HODGSON and RAM Composite Acoustic Model (HARCAM) is a sonar range prediction system for research and detailed acoustic analysis.
It is a dedicated propagation loss system designed to produce accurate acoustic propagation loss data over a very wide frequency band – from 10Hz to over 500kHz. All data input and output is based on ASCII text files with one variant producing simple, common theme, graphical output suitable for quality control and logging purposes.
It is designed for users who need to produce large quantities of propagation loss data in an efficient manner and ideally using a computer that can run unattended. This makes HARCAM particularly suited to users involved in underwater acoustics research and environmental impact assessment. HARCAM is supplied with the same supporting data sets as WADER.
A unique feature of HARCAM is that it uses two models, HODGSON and RAM, to produce accurate propagation loss data at high and low frequencies respectively. In addition, it uses HODGSON to provide surface and absorption loss data to correct RAM output in the 250Hz-1000Hz range where these parameters are important and where RAM is unable to include the effect of the sea surface and absorption losses.
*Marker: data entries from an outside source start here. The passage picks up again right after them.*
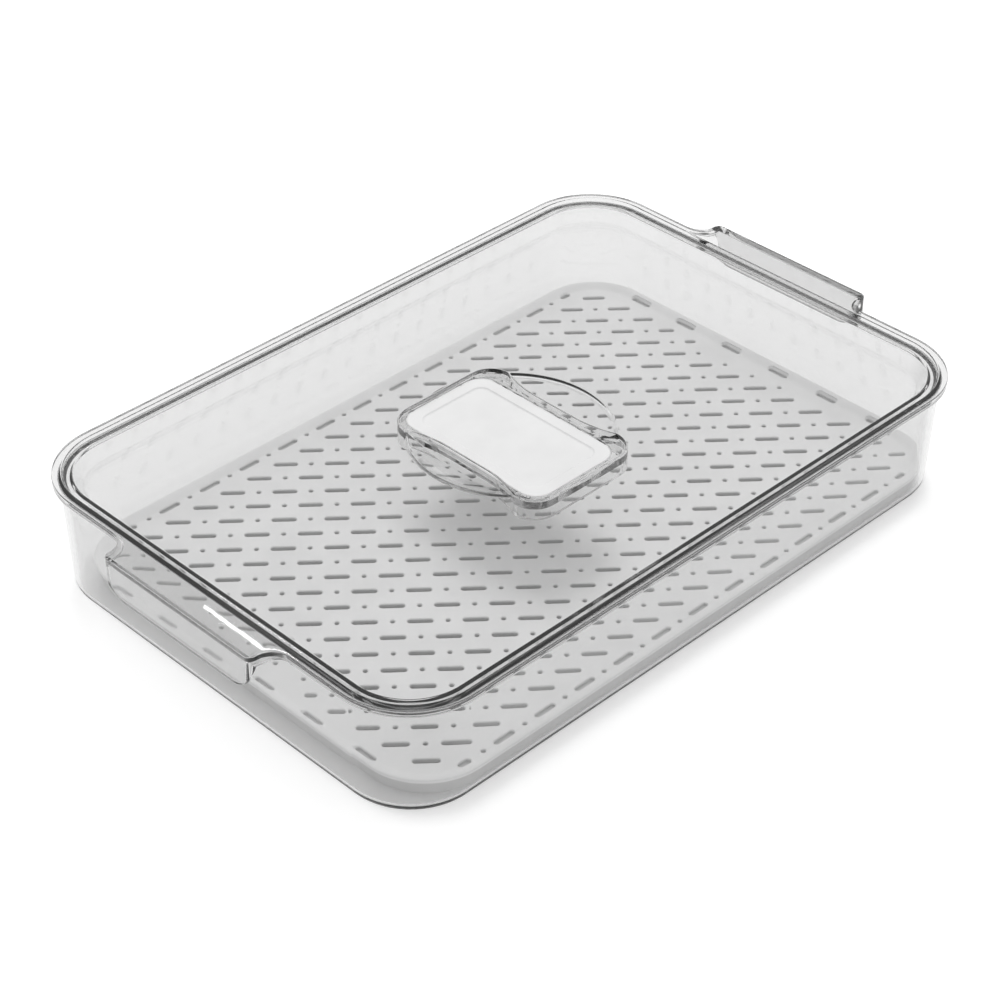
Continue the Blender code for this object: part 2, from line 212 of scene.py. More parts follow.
def loft_into(bm, rings):
    """Skin a stack of equal outlines, each a list of 3-D points, and cap both ends."""
    rows = [[bm.verts.new(point) for point in ring] for ring in rings]
    for lower, upper in zip(rows, rows[1:]):
        for index in range(len(lower)):
            after = (index + 1) % len(lower)
            bm.faces.new((lower[index], lower[after], upper[after], upper[index]))
    bm.faces.new(reversed(rows[0]))
    bm.faces.new(rows[-1])


def finish_mesh(name, bm):
    bmesh.ops.recalc_face_normals(bm, faces=bm.faces)
    mesh = bpy.data.meshes.new(name)
    bm.to_mesh(mesh)
    bm.free()
    mesh.shade_smooth()
    mesh.set_sharp_from_angle(angle=SHARP_ANGLE)
    piece = bpy.data.objects.new(name, mesh)
    bpy.context.scene.collection.objects.link(piece)
    return piece


def loft(name, rings):
    bm = bmesh.new()
    loft_into(bm, rings)
    return finish_mesh(name, bm)


def prism(name, outline, low, high):
    return loft(name, [at_height(outline, low), at_height(outline, high)])


def combine(piece, others):
    """Cut, join or clip a piece by other meshes, in order, and keep only the result."""
    for other, operation in others:
        modifier = piece.modifiers.new(other.name, "BOOLEAN")
        modifier.operation = operation
        modifier.object = other
    graph = bpy.context.evaluated_depsgraph_get()
    mesh = bpy.data.meshes.new_from_object(piece.evaluated_get(graph))
    piece.modifiers.clear()
    old = piece.data
    piece.data = mesh
    bpy.data.meshes.remove(old)
    mesh.name = piece.name
    mesh.shade_smooth()
    mesh.set_sharp_from_angle(angle=SHARP_ANGLE)
    for other, _ in others:
        bpy.data.objects.remove(other, do_unlink=True)
    return piece


def even_shading(piece):
    """Let the large flat faces keep their own normals next to small roundings."""
    normals = piece.modifiers.new("normals", "WEIGHTED_NORMAL")
    normals.weight = 100
    normals.keep_sharp = True
    return piece


# ---------------------------------------------------------------- bin

def smoothstep(t):
    t = min(max(t, 0.0), 1.0)
    return t * t * (3 - 2 * t)


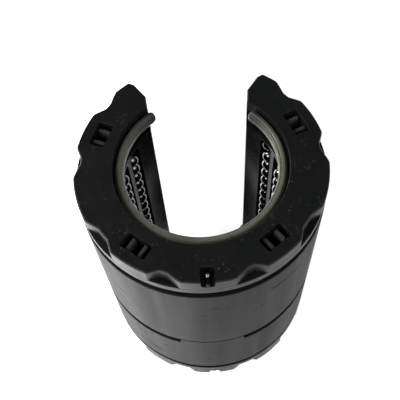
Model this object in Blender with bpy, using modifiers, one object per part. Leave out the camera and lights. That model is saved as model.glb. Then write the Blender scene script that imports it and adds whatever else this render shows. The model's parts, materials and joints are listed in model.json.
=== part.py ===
"""Open linear ball bushing for a 38.1 mm shaft, standing on one end.

The bore runs along Z, the slot faces +Y, and the origin is the bottom centre of the
bounding box. Angles are measured from the slot's centre line, positive towards +X.
"""
import math

import bmesh
import bpy
from mathutils import Vector

MM = 0.001

# Envelope
OUTER_R = 30.1625 * MM
LENGTH = 76.2 * MM
SHAFT_R = 19.05 * MM
GAP = 0.3 * MM

# Slot: parallel faces, flared a little, chamfered, then cut blunt at the tips
SLOT_HALF = 12.15 * MM
SLOT_START_Y = 8.0 * MM
SLOT_FLARE_START_Y = 15.5 * MM
SLOT_FLARE_HALF = 12.6 * MM
SLOT_FLARE_Y = 20.3 * MM
SLOT_TIP_HALF = 15.4 * MM
SLOT_TIP_Y = 24.1 * MM
SLOT_TIP_DEG = 61.5

# End cap
CAP_R = 30.0 * MM
CAP_BORE_R = 20.8 * MM
CAP_THICK = 6.25 * MM
CAP_LIP = 3.9 * MM
CAP_EDGE = 0.5 * MM
SEAL_SEAT_R = 22.95 * MM
WINDOW_DEGS = (-143.0, -67.5, 67.5, 143.0)
WINDOW_R = 25.35 * MM
WINDOW_LONG = 6.5 * MM
WINDOW_WIDE = 3.7 * MM
NOTCHES = ((50.8, -9.3, -1.4, 1.4, 7.7), (84.5, -7.3, -1.2, 1.2, 9.5),
           (126.3, -10.5, -3.0, 3.0, 9.5), (159.7, -6.2, -1.4, 1.4, 9.0))
NOTCH_R = 28.4 * MM
NOTCH_DEEP = 4.0 * MM
KEYWAY_R = 26.1 * MM
KEYWAY_WIDE = 3.2 * MM
KEYWAY_DEEP = 2.6 * MM
KEY_PIN_R = 0.65 * MM
KEY_PIN_AT = 27.5 * MM
KEY_PIN_TOP = 1.1 * MM

# Outer shell halves
GROOVE_END = 8.65 * MM
NECK_R = 28.6 * MM
SHELL_BORE_R = 26.2 * MM
FLANGE_TOP = CAP_THICK + GAP
FLANGE_THICK = 1.25 * MM
FLANGE_BORE_R = 21.0 * MM
SEAM_Z = 33.4 * MM
SEAM_HAIRLINE = 0.3 * MM
SEAM_GAP = 2.6 * MM
SEAM_TAB_HALF_DEG = 16.5
SPIGOT_R = 27.6 * MM
SPIGOT_LONG = 3.0 * MM
PRONG_TOP = 0.9 * MM
PRONG_APART = 3.3 * MM
PRONG_THICK = 1.0 * MM
PRONG_LONG = 3.0 * MM

# Seal ring
SEAL_R = 20.06 * MM
SEAL_CREST_R = 19.3 * MM
SEAL_LIP_R = 18.05 * MM
SEAL_FACE = 1.5 * MM
SEAL_FLANGE_R = 22.3 * MM
SEAL_FLANGE_TOP = 4.2 * MM
SEAL_FLANGE_BOTTOM = 5.95 * MM
SEAL_SIDE = 0.35 * MM
SEAL_END_HALF_DEG = 38.4
SEAL_TURN_DEG = -1.9

# Balls and their circuits
BALL_R = 3.96875 / 2 * MM
PITCH = 4.0 * MM
STRAIGHT = 24.0 * MM
RETURN_BALLS = 13
LOADED_BALLS = {1: 12, -1: 13}
TURN_BALL_DEG = {1: 50.0, -1: 90.0}
LOAD_R = SHAFT_R + BALL_R
RETURN_R = 23.9 * MM
PLATE_DEGS = (68.0, 140.0, -140.0, -68.0)
LOAD_OFF_DEG = 8.5
RETURN_OFF_DEG = 21.5
BEAD_NECK_R = 0.5 * MM

# Cage
CAGE_R = 25.85 * MM
CAGE_BORE_R = 19.45 * MM
CAGE_HALF = LENGTH / 2 - FLANGE_TOP - FLANGE_THICK - GAP
TRACK_HALF = 2.15 * MM
LIP_HALF = 1.95 * MM
LIP_TOP_R = 19.9 * MM
RETURN_FLOOR_R = 21.6 * MM
TURN_FLOOR_R = 19.85 * MM
TRACK_END = STRAIGHT + 4.5 * MM
TURN_END = STRAIGHT + 5.2 * MM
THROUGH_R = 27.5 * MM

# Load plates
PLATE_BORE_R = 23.35 * MM
PLATE_CROWN_R = 25.85 * MM
PLATE_END_R = 25.5 * MM
PLATE_HALF_LONG = 22.2 * MM
PLATE_HALF_WIDE = 5.4 * MM
PLATE_POCKET_R = 23.05 * MM

# Facets
RING_STEPS = 48
BALL_STEPS = 6
MERGE = 0.00001


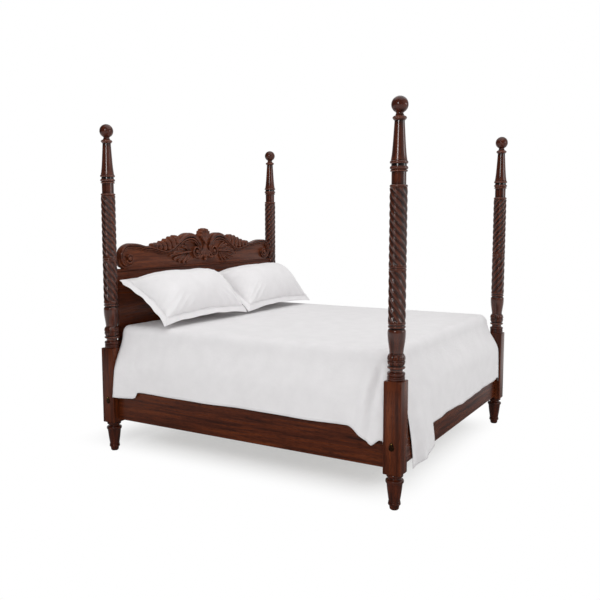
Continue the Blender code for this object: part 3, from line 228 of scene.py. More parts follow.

In essence, the two models form a symbiotic relationship to produce accurate, consistent propagation loss data from a single user interface over a frequency band that covers all operational sonars.
Using the system
All data inputs are in ASCII format. The system is configured to allow a large number of individual propagation loss calculations (10,000) to be completed using a single set of input files. The system can provide a set of graphical outputs – ray trace, probability of detection diagrams (PODgrams) and propagation loss curves – but the primary output mechanism is ASCII for downstream processing.
The PODgram provides an efficient way to assess detection ranges against target depths between the surface and seabed on a single display.
Effect of the sea surface and absorption loss
HARCAM uses a unique process to include sea surface and absorption losses in the low-frequency model, RAM. This process allows RAM to be used at a higher frequency than would normally be possible – in this case, 1000Hz.